Ginn caught 12 passes in 2010, then 19 in 2011 before catching two balls for 1 yard in 2012. In that final season, Ginn had a career-low 11 kickoff returns.

“They’re just the other team,” Ginn said. “I had my time there and I did what I was supposed to do there. I wouldn’t say I stunk the place up. My departure was for both sides. It was good for me and it was good for them – Miami and San Fran. So when we play those guys, yeah it’s a little rivalry, but that’s nature. But it’s next game.”

When general manager Dave Gettleman acquired Ginn in the spring, his ability to “blow the top off the coverage” was lauded by coach Ron Rivera, and Ginn has shown he still has what it takes to be a contributor in the receiving corps.

Ginn is fourth on the team with 556 receiving yards and has five touchdowns. His 25 kickoff returns average 23.8 yards, which is third-best in his career.

Against the 49ers this season, Ginn had two catches for 19 yards but also had a 25-yard punt return near midfield that led to the winning field goal.

What does playing against your former team do to you?

“It lights a fire under your” butt, said fullback Mike Tolbert, who rushed for two touchdowns last season against San Diego – his former team. “Real talk. It does.
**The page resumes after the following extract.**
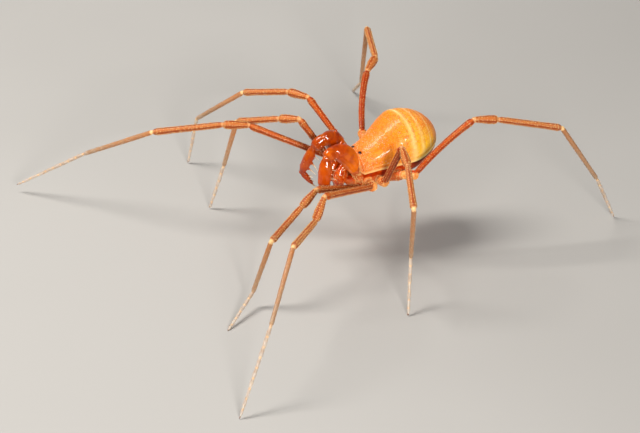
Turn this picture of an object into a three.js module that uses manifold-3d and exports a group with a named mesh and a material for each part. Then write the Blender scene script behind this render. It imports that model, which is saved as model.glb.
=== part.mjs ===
// An orange harvestman of the armoured kind, as a still, life-size model.
// Millimetres, +Z up. The animal faces -Y, its left side is +X, and it stands on the plane z = 0.
// Every part is one closed solid. The parts meet at their joints with a hair's breadth between them.

import * as THREE from "three";
import { mergeVertices } from "three/addons/utils/BufferGeometryUtils.js";
import Module from "manifold-3d";

const wasm = await Module();
wasm.setup();

// Driving sizes. Body places are given as [forward, left, up] from the middle of the abdomen.

const BODY_HEIGHT = 5.1; // middle of the abdomen above the floor
const JOINT_GAP = 0.03; // clear space between two parts that meet
const MERGE_DISTANCE = 1e-4; // corners nearer than this are one corner

const SHIELD = {
  front: 2.97, // front edge of the back shield
  widest: 0.2, // place of its greatest width and height
  rear: -1.97, // rear end
  frontHalfWidth: 1.0,
  halfWidth: 1.7,
  frontTop: 0.45,
  top: 1.86,
  foreFall: 0.8, // below 1 the back falls more steeply towards the head
  frontRim: -0.52,
  rim: -0.22,
  rearRise: 0.34, // how much higher the rim is at the rear end
  rearRoundness: 2.05, // 2 would be an ellipse
  archRoundness: 2.25,
  archSteps: 22, // flats across one arch
  headSpacing: 0.19, // from one arch of the head shield to the next
  abdomenSpacing: 0.28,
  endArches: [0.012, 0.032, 0.082, 0.172], // arches close to the rear end, measured from it
  endReach: 0.33, // where the evenly spaced arches of the abdomen begin, from the rear end
  frontRound: 0.2, // length over which the front edge rounds off
  frontShrink: 0.34, // share of its width and height that is gone at the very front
  frontSharpness: 2.4,
  frontMiddle: 0.45, // height about which it rounds off, as a share of the way from rim to top
  frontArches: [0.03, 0.1], // arches close to the front edge, measured from it
  headBreak: 1.25, // groove between the head shield and the abdomen
  grooves: [0.64, -0.08, -0.62, -1.14], // grooves between the plates of the abdomen
  grooveDepth: 0.035,
  grooveHalfWidth: 0.05,
  grooveArches: [-1.6, 0, 1.6], // arches set at each groove, in half widths of the groove
};

const UNDERSIDE = {
  inset: 0.1, // how far the rim of the shield stands out over the soft side
  frontInset: 0.02, // how far behind the shield's front edge it starts
  frontDepth: 0.72,
  depth: 1.12,
  rearDepth: 0.86,
  coxaEnd: 0.6, // rear end of the head's underside
  plateStart: -1.3, // front of the rear plates
  rearPlates: 3,
  plateRidge: 0.035, // how much lower the middle of a rear plate hangs than its edges
  rearEnd: 0.06, // how far before the shield's rear end the plates stop
  depthLoss: 0.93, // share of the depth that is gone at the rear end
  insetLoss: 0.6, // share of the inset that is gone at the rear end
  crease: 0.03, // depth of the folds of the soft underside
  steps: 16, // flats across one hanging arch
  fullness: 0.8, // below 1 the arch is fuller than half a circle
};

const EYE = { place: [2.7, 0.34, 0.42], radius: 0.12 };

// The jaws before the mouth: a short base, a hanging hand, and two fingers that close like pincers.
const CHELICERA = {
  root: [3.03, 0.28, -0.3],
  elbow: [3.8, 0.34, -0.1],
  wrist: [4.02, 0.37, -1.12],
  fingerTip: [4.02, 0.2, -1.56],
  base: { radii: [[0, 0.18], [0.7, 0.22]], ball: 0.18 },
  hand: { radii: [[0, 0.14], [0.3, 0.31], [0.7, 0.31], [0.95, 0.22]], ball: 0.14, depth: 1.25 },
  finger: { radii: [[0, 0.1], [1, 0.03]] },
  fingerSpread: 0.08, // how far each finger stands from the middle of the hand, fore and aft
};

// What the mouth is closed with from below, and the round first joint that bears each feeler.
const MOUTH_LOBE = { place: [3.32, 0.42, -0.98], radius: 0.33 };
const PALP_COXA = { root: [2.9, 0.6, -1.0], radii: [[0, 0.26], [1, 0.24]], knobRadius: 0.28 };

// The grasping feelers beside the mouth, one set of joints for each side.
const PEDIPALP = {
  left: {
    root: [3.3, 0.76, -0.2],
    knee: [4.36, 0.56, 1.28],
    elbow: [5.0, 0.72, 1.02],
    wrist: [5.34, 0.98, -0.6],
    tip: [4.64, 0.5, -1.08],
  },
  right: {
    root: [3.3, -0.76, -0.2],
    knee: [4.12, -0.56, 1.44],
    elbow: [4.84, -0.74, 0.9],
    wrist: [5.4, -1.0, -0.52],
    tip: [5.0, -0.52, -1.2],
  },
};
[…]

It’s something that, you want to prove, obviously you want to win, but you want to prove to the team that you never should have let me go.”

San Francisco’s receiving corps is thriving with the return of Michael Crabtree, who caught eight passes for 125 yards last weekend at Green Bay, along with Anquan Boldin and tight end Vernon Davis. And in the return game, LaMichael James averages 10.9 yards per punt return and 26.8 yards on kick returns.

Ginn also has moved on, and with the move to Carolina, he’s experiencing a resurgence of his career.

“There are a lot of years I could harp on. Last year’s over with,” he said. “It’s just ironic that Ted Ginn gets to play the 49ers twice in one year. That’s what makes it be a little rivalry or whatever you want to call it. It’s nothing to it but to go out and do it.”